§ **Exercise task**
Write out the complete material exactly as it stands.

§ **Given information**
────────────────────────────────────────
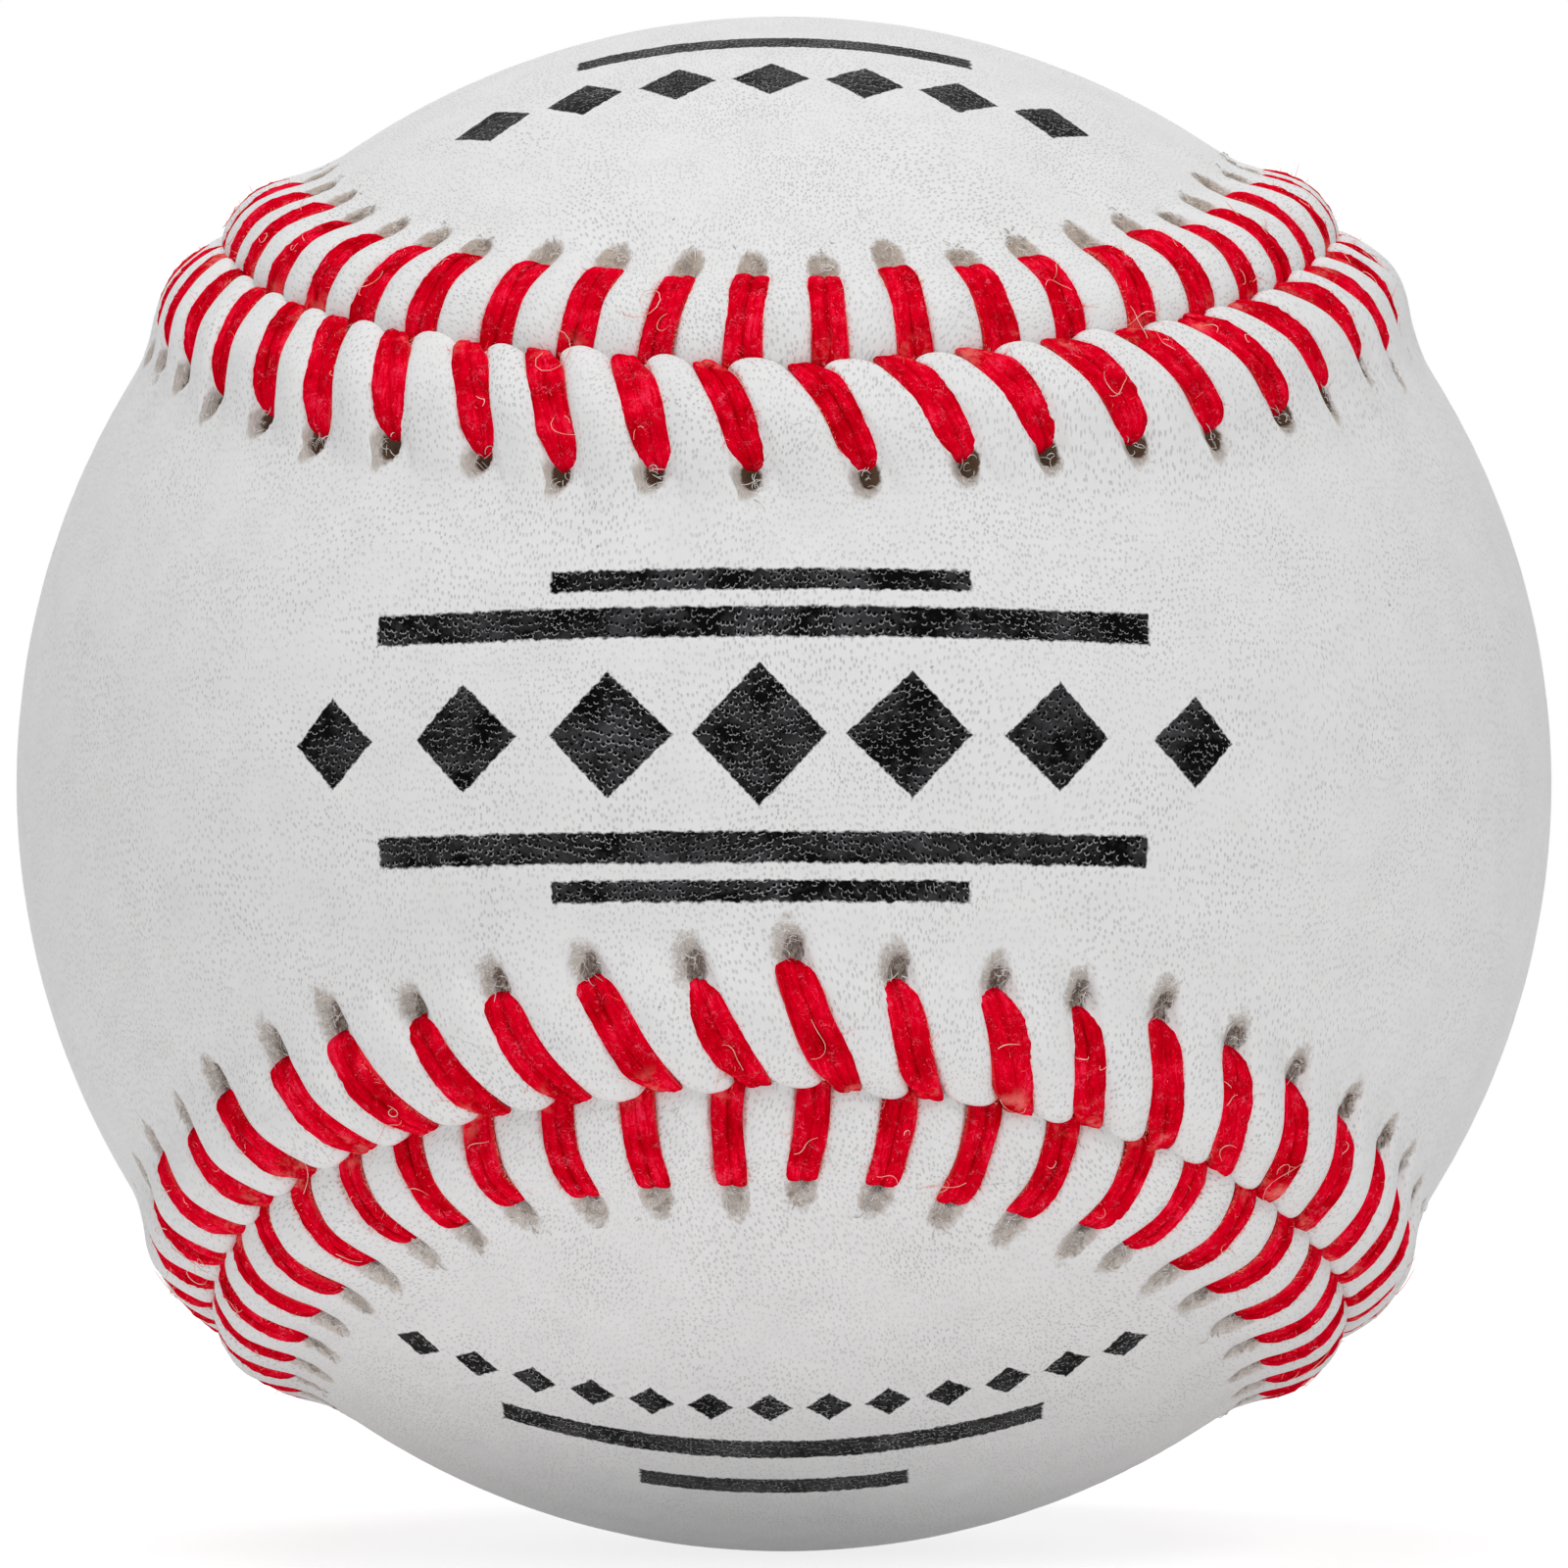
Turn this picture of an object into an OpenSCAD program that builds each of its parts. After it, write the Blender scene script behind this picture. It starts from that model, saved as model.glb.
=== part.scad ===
// Baseball: cushioned cork pill, three wool windings and a cotton finishing
// winding, a thin cement coat, two figure-eight leather panels, and two red
// threads laced through punched holes along the one long seam.
// The origin is the ball's centre. -Y looks at the waist of panel A, +Z is up.

/* [Ball] */
// Outside diameter of the cover, clear of the raised seam
ball_d = 73.4; // [72.8:0.1:74.4]
// Thickness of the leather
leather_t = 1.2; // [1.1:0.05:1.4]
// Thickness of the cement coat under the leather
coat_t = 0.1; // [0.05:0.05:0.2]

/* [Seam line] */
// First swing of the seam along its sweep, in degrees
sweep_4 = 23.6; // [22:0.1:25]
// Second swing of the seam along its sweep, in degrees
sweep_8 = 2.6; // [2:0.1:3]
// First swing of the seam's tilt, in degrees
tilt_2 = 64.7; // [63:0.1:66]
// Second swing of the seam's tilt, in degrees
tilt_6 = 1.5; // [1:0.1:2]

/* [Pucker] */
// Height of the pillows between the stitches over the cover
pillow_h = 1.4; // [1:0.1:1.6]
// Distance from the seam to the pillows' crest
pillow_n = 2.5; // [2.2:0.1:2.8]
// Height of the leather at the seam's valley
valley_h = 0.45; // [0.3:0.05:0.6]
// Half of the gap between the pillows of the two panels
seam_gap_half = 0.12; // [0.1:0.02:0.2]
// Depth of the leather's underside below the cover's surface at the seam
under_h = 0.4; // [0.35:0.05:0.5]
// Distance from the seam to where the leather lies flat on the ball
hem_n = 7.3; // [7:0.1:7.8]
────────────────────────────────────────
§ **Exercise result**
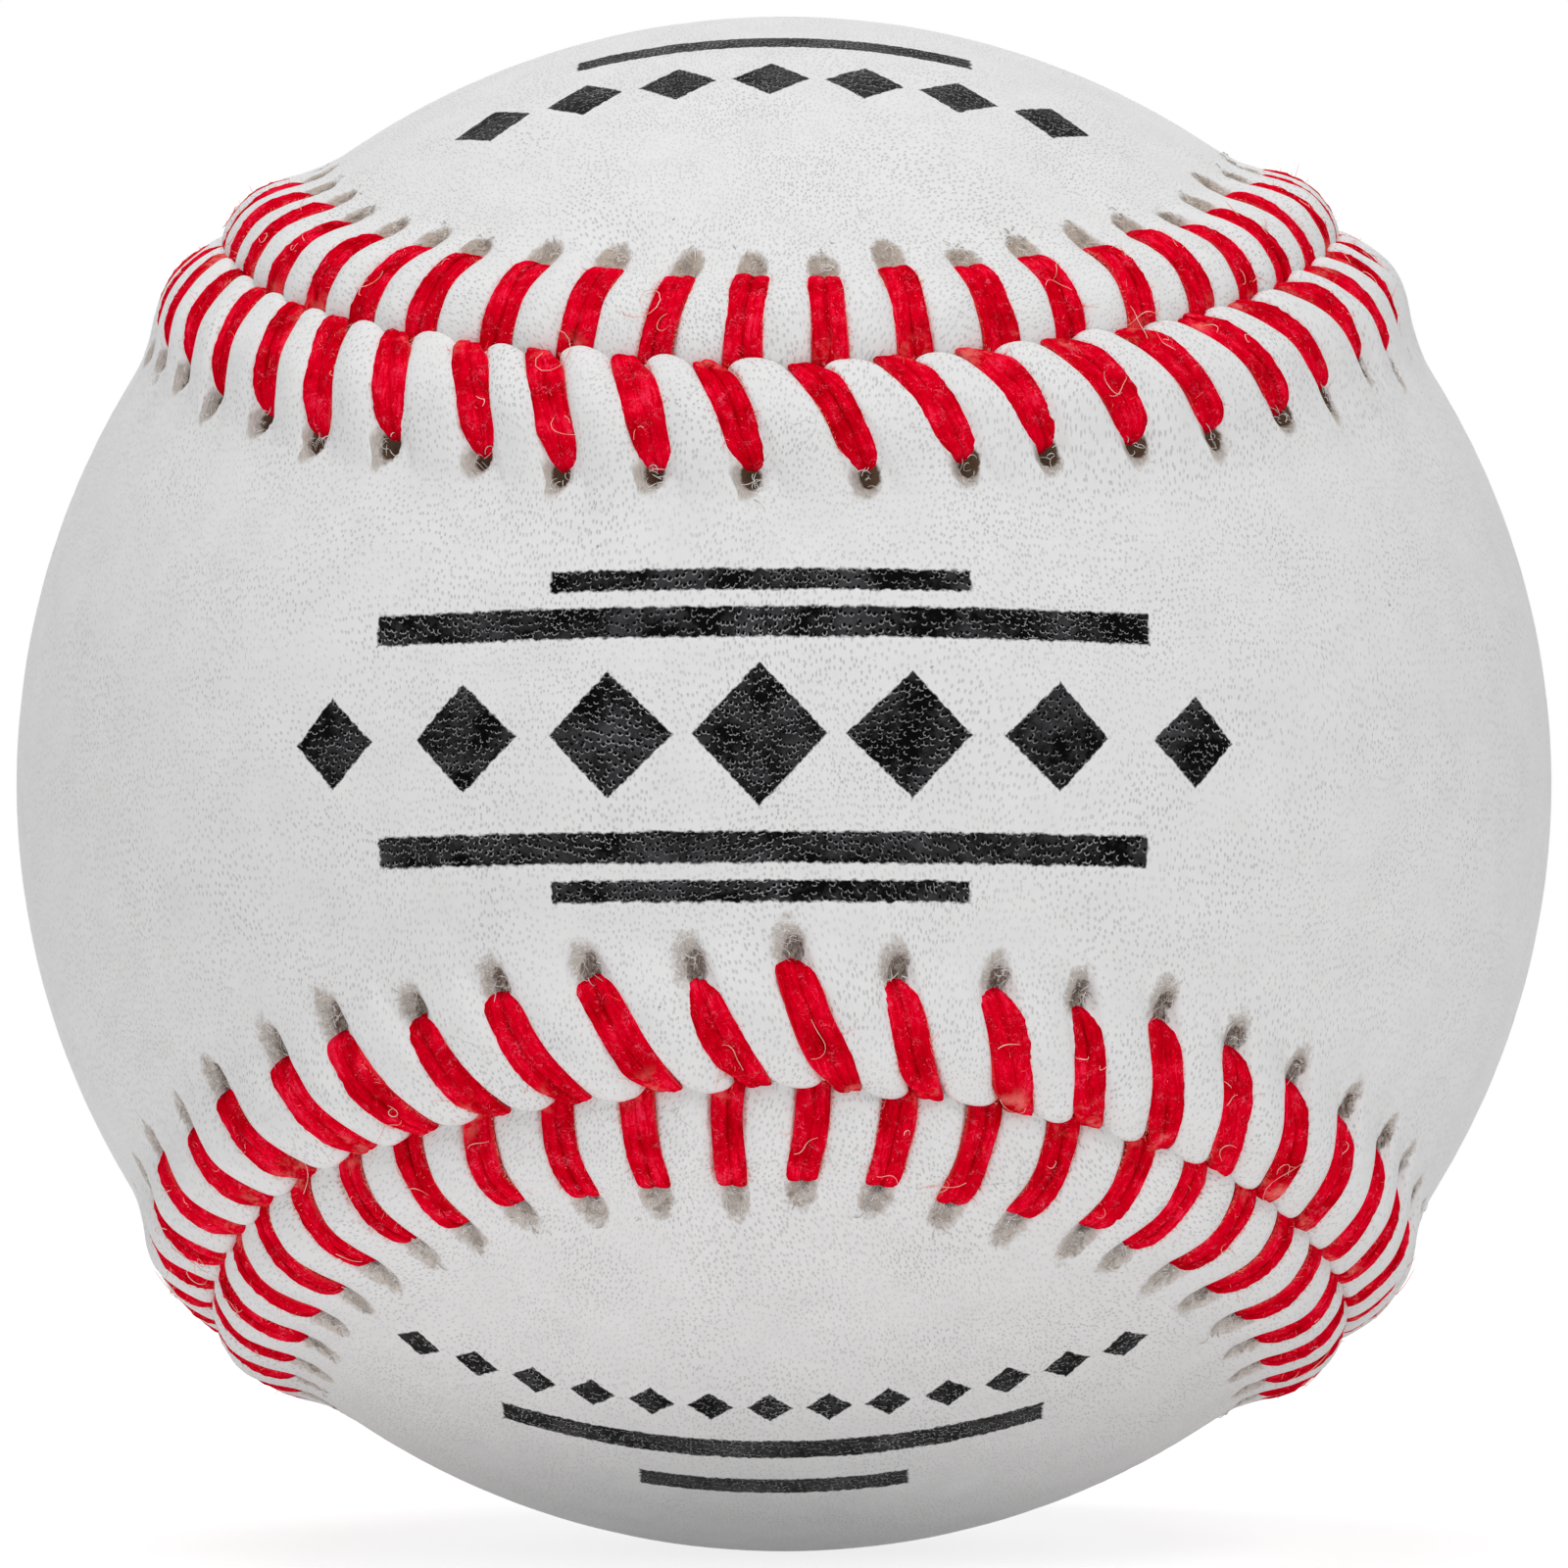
Turn this picture of an object into an OpenSCAD program that builds each of its parts. After it, write the Blender scene script behind this picture. It starts from that model, saved as model.glb.
=== part.scad ===
// Baseball: cushioned cork pill, three wool windings and a cotton finishing
// winding, a thin cement coat, two figure-eight leather panels, and two red
// threads laced through punched holes along the one long seam.
// The origin is the ball's centre. -Y looks at the waist of panel A, +Z is up.

/* [Ball] */
// Outside diameter of the cover, clear of the raised seam
ball_d = 73.4; // [72.8:0.1:74.4]
// Thickness of the leather
leather_t = 1.2; // [1.1:0.05:1.4]
// Thickness of the cement coat under the leather
coat_t = 0.1; // [0.05:0.05:0.2]

/* [Seam line] */
// First swing of the seam along its sweep, in degrees
sweep_4 = 23.6; // [22:0.1:25]
// Second swing of the seam along its sweep, in degrees
sweep_8 = 2.6; // [2:0.1:3]
// First swing of the seam's tilt, in degrees
tilt_2 = 64.7; // [63:0.1:66]
// Second swing of the seam's tilt, in degrees
tilt_6 = 1.5; // [1:0.1:2]

/* [Pucker] */
// Height of the pillows between the stitches over the cover
pillow_h = 1.4; // [1:0.1:1.6]
// Distance from the seam to the pillows' crest
pillow_n = 2.5; // [2.2:0.1:2.8]
// Height of the leather at the seam's valley
valley_h = 0.45; // [0.3:0.05:0.6]
// Half of the gap between the pillows of the two panels
seam_gap_half = 0.12; // [0.1:0.02:0.2]
// Depth of the leather's underside below the cover's surface at the seam
under_h = 0.4; // [0.35:0.05:0.5]
// Distance from the seam to where the leather lies flat on the ball
hem_n = 7.3; // [7:0.1:7.8]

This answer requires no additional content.